Ein Grund dafür ist eigentlich etwas Gutes: Konfliktlösung ist einer - bei vielen Paaren sogar DER - Erfolgsfaktor ihrer Beziehung. Streit gehört dazu, wenn zwei Menschen sich zusammentun. Das sollte auch so sein: Streit kann Dinge klären, die sonst unausgesprochen die Beziehung noch mehr belasten könnten. Strategien zur Konfliktvermeidung belasten oft die Beziehung mehr, als wenn es ab und an mal kracht. Insofern ist eine Verschlechterung der Konfliktfähigkeit ein viel deutlicheres Zeichen als nachlassende Leidenschaft, dass die Partnerschaft nicht mehr rund läuft. Ob man sich ständig streitet oder gar nicht mehr, weil man sich nichts mehr zu sagen hat: Das Interesse, die Probleme zu lösen, muss da sein, damit die Beziehung eine Zukunft hat. Und mit jedem gelösten Problem stellt ein Paar die Beziehung auf eine stabilere Stufe, denn es verbindet, ein Problem erfolgreich gemeistert zu haben.
Die meisten Paare, die sich trennen, bereuen irgendwann später diesen Schritt. Eine Beziehung ist es also wert, etwas für sie zu tun. Dass die sexuelle Anziehungskraft nachlässt, ist normal, doch daran können die Partner arbeiten. Wichtig ist, dass beide anerkennen, dass nun die Harmonie ihres Zusammenseins ebenso wertvoll ist wie die anfängliche Leidenschaft. Damit verschieben sich zwar Schwerpunkte, doch die Freude am gemeinsamen Leben bleibt. Wenn das schwerfällt: Hier kann ein Blick von außen beispielsweise durch einen Paartherapeuten helfen. Doch häufig genügen auch neue gemeinsame Aktivitäten und Erfahrungen, um sich zu erinnern, weshalb man sich damals verliebt hat.

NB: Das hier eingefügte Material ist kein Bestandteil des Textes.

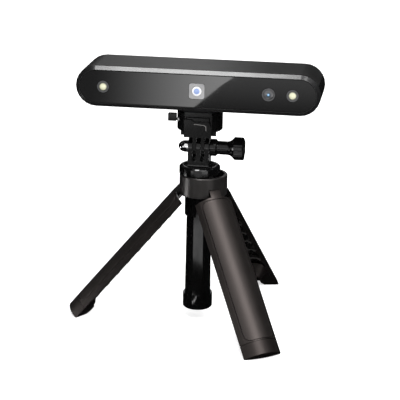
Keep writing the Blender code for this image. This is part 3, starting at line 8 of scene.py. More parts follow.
import logging
import math
from dataclasses import dataclass
from enum import Enum
from typing import Any, Callable, Sequence

import bpy
from mathutils import Matrix, Vector

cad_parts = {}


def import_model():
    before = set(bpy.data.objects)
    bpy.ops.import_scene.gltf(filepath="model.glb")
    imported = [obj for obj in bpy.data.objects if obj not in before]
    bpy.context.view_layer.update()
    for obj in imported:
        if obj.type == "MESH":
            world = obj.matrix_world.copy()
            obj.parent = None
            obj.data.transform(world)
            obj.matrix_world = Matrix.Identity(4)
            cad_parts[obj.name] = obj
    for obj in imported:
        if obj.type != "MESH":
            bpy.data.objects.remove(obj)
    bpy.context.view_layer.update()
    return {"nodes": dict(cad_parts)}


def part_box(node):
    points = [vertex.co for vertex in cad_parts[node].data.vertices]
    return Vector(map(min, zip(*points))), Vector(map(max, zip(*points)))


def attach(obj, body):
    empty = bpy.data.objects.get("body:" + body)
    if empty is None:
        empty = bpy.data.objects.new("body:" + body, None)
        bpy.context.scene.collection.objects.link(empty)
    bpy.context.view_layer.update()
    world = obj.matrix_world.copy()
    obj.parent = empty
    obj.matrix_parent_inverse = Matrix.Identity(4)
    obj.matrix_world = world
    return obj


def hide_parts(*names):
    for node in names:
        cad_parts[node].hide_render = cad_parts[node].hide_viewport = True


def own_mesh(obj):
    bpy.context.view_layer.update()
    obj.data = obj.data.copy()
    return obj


frame: dict[str, Any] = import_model()

MM = 0.001
LOG = logging.getLogger("scanner")
Piece = bpy.types.Object
Material = bpy.types.Material
Colour = tuple[float, float, float]
Point = tuple[float, float, float]
Span = tuple[float, float]
WHITE: Colour = (1.0, 1.0, 1.0)
MIDDLE = 0.5  # mean of a noise value


class ShellFace(Enum):
    """Kinds of face on the housing."""

    SATIN = "satin"
    BEVEL = "bevel"
    # Round ends, painted darker as painted shade.
    END = "end"


class LegFace(Enum):
    """Kinds of face on a leg."""

    OUTER = "outer"
    HOLLOW = "hollow"
    # Rib edges carry a light grey painted glint.
    RIB_EDGE = "rib_edge"


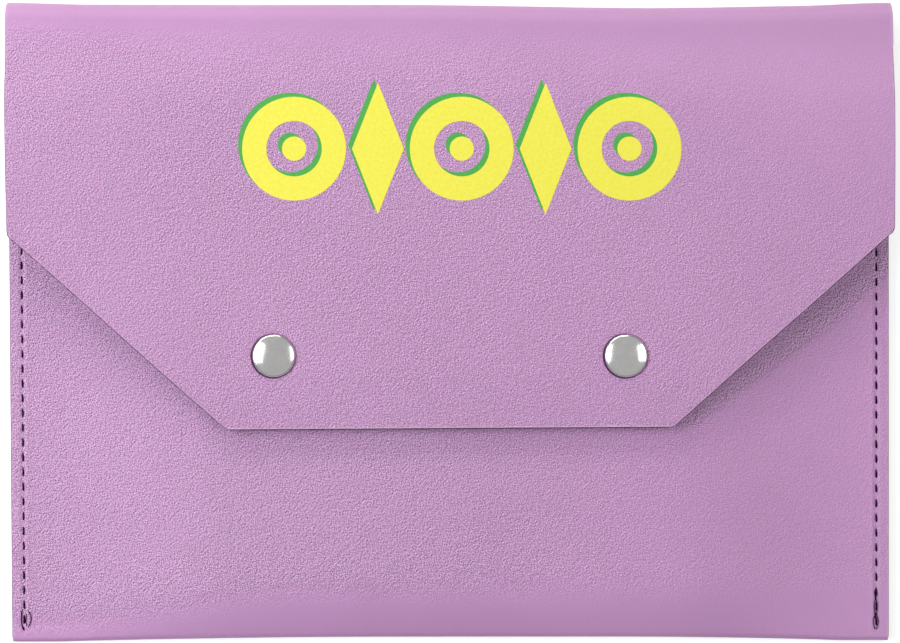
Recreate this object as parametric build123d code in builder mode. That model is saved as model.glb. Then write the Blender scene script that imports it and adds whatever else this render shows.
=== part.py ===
from build123d import *
import os

# A leather envelope pouch that holds a folded score card, lying on its back.
# X runs across it, +Y towards the top fold, +Z out of the front.
# The origin is the middle of its outline, on the surface that it lies on.
# All sizes are in millimetres.

# Leather
pouch_width = 205.5
closed_height = 149.3  # bottom fold to top fold, at the corners
leather = 1.2
layer_gap = 0.1  # between the two layers in a side seam
pocket_gap = 5.0  # room for the card under the middle of the front panel
fold_gap = 2.2  # room inside the bottom fold, mid-width
fold_rise = 16.0  # from the bottom fold up to the full pocket gap
fold_tilt = 19.0  # degrees; how steeply the front leaves the bottom fold, mid-width
fold_land = 1.5  # flat strip between the bottom fold and the back panel
bottom_draw = 1.3  # how far the bottom fold draws in, mid-width
top_draw = 0.8  # how far the top fold draws in, mid-width
mouth_drop = 21.15  # pocket mouth below the top fold
side_land = 7.0  # flat strip along each side, where the seam runs
crown_run = 45.0  # from that strip to where the front panel is level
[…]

Eine Langzeitstudie im Großraum San Francisco an 50 Paaren, die mindestens neun Jahre zusammen waren, fand heraus, dass Paare zusammenbleiben, wenn sie immer wieder die Balance finden zwischen Idealisierung und Realität ihrer Liebe, sich unterstützen, einander Geborgenheit geben und dabei ihren Humor nicht verlieren. Guter Sex sei wichtig, so die Forscher, stehe aber nicht obenan. Wichtiger sei: Gemeinsamkeit. Die zeigt sich in gemeinsamen Aktivitäten: Hausarbeit. Oder kochen. Das verbindet ein Paar ungemein. Und Paare, die dies aktiv und mit Freude schaffen, haben - Überraschung - auch noch häufiger und befriedigenderen Sex.